Si Warlikowski parvient à convaincre totalement, c’est surtout par l’adéquation quasi idéale entre ses propositions de mise en scène et la musique de Berg, plus que par l’émotion, un peu chichement suscitée, ou la provocation venimeuse, savamment distillée. Quel que soit le niveau de connaissance de la partition qu’on peut avoir au préalable, on se dit que c’est ainsi que doit être l’univers de Lulu, que c’est ainsi qu’il faut monter la pièce, que c’est là la vérité de l’œuvre, même si rien de tout cela n’est ni beau ni bon.
Outre les audaces du metteur en scène, les atouts de cette très riche production sont aussi à chercher du côté des solistes : Barbara Hannigan, dont c’est ici la prise de rôle, est tout simplement époustouflante et campe une Lulu multiple, déboussolée, aux limites de perdre la raison, avec une conviction et un engagement rarement atteints. Vocalement parfaite, la soprano canadienne fait preuve d’un talent scénique au moins aussi abouti que son engagement lyrique. Elle chante dans toutes les positions, y compris les plus inconfortables, sans rien perdre de son talent musical. Cette Lulu idéale, émouvante au-delà de toute morale, ballottée par le destin est toujours vraie jusque dans ses excès. Sa prestation réellement exceptionnelle sera d’ailleurs récompensée par une standing ovation à l’issue de la représentation. A ses côtés, on accordera une mention toute spéciale au Doctor Schön de Dietrich Henschel (il incarne aussi Jack the Ripper), criant de vérité, lui aussi, et parfaitement à l’aise dans cet univers étrange et sulfureux, ainsi qu’à Charles Workman (Alwa), plus modéré dans ses errements, mais vocalement très impressionnant. On notera aussi la bonne performance de Natascha Petrinsky en comtesse Geschwitz. Moins spectaculaires mais pas déméritants, Pavlo Hunka et Ivan Ludlow (respectivement Schigolch et l’Athlète) sont eux aussi très bien distribués.
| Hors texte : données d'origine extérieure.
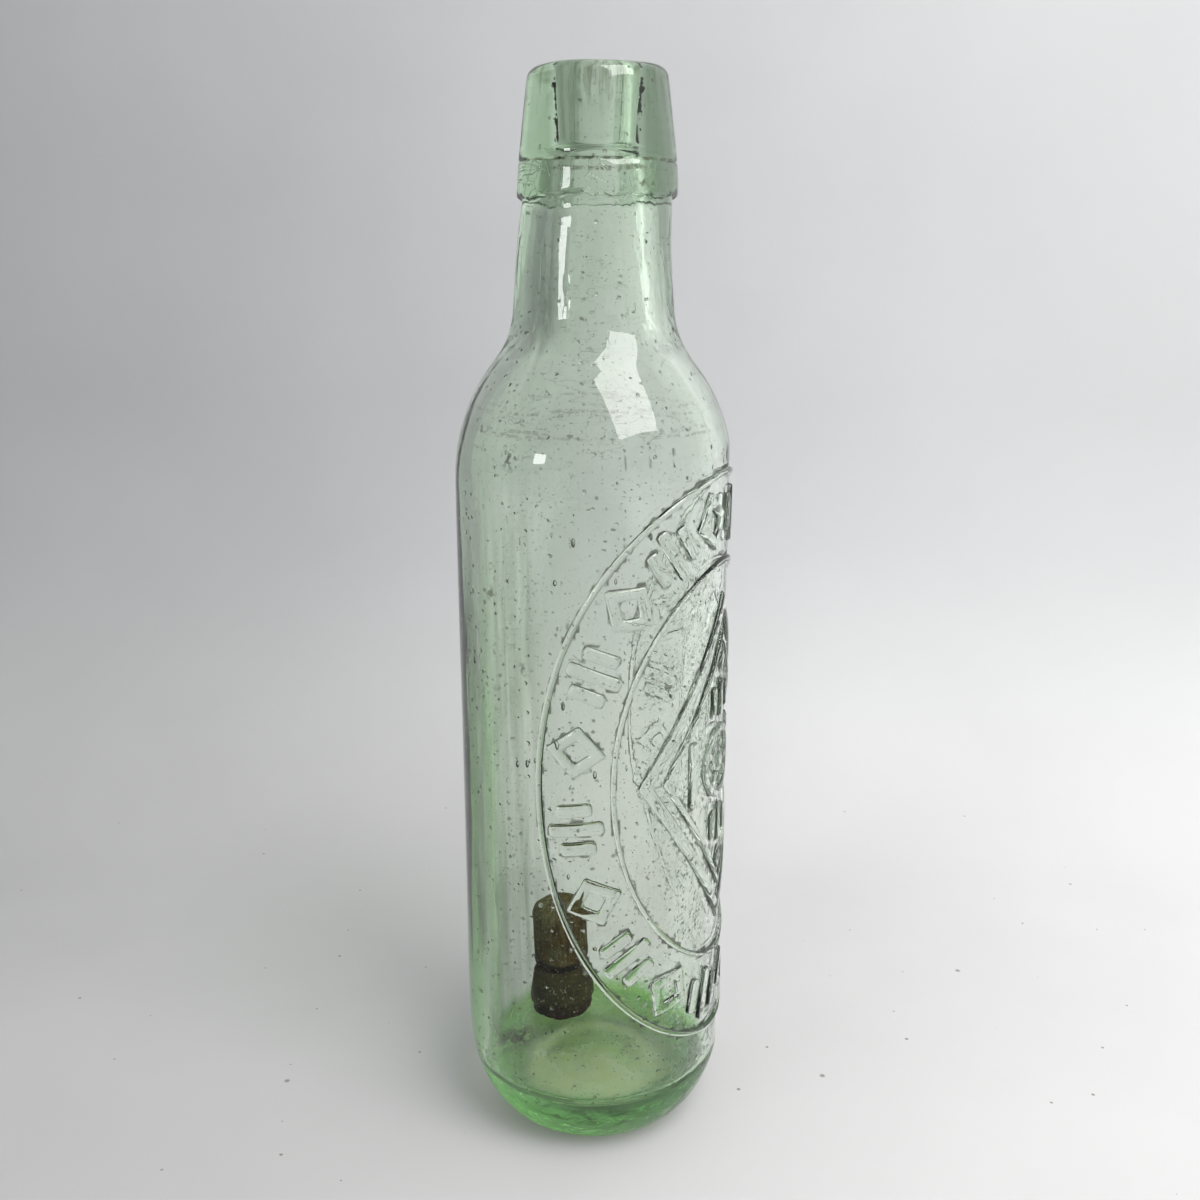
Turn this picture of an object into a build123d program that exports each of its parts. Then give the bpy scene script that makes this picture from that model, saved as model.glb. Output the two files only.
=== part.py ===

L’orchestre de la Monnaie, particulièrement attentif, plonge dans cette partition ardue avec un bel entrain, guidé par un Paul Daniel prudent, et dont la prudence se manifeste par un petit manque de souplesse; mais comment ne pas être précautionneux face à une telle partition, surtout si l’on sait que Daniel remplace un collègue indisponible suite à un accident. Généreux et solidement appuyé sur ses troupes, le chef, qui enregistra la partition il y a quelques années, offre néanmoins une pâte sonore somptueuse et une très grande variété de timbres.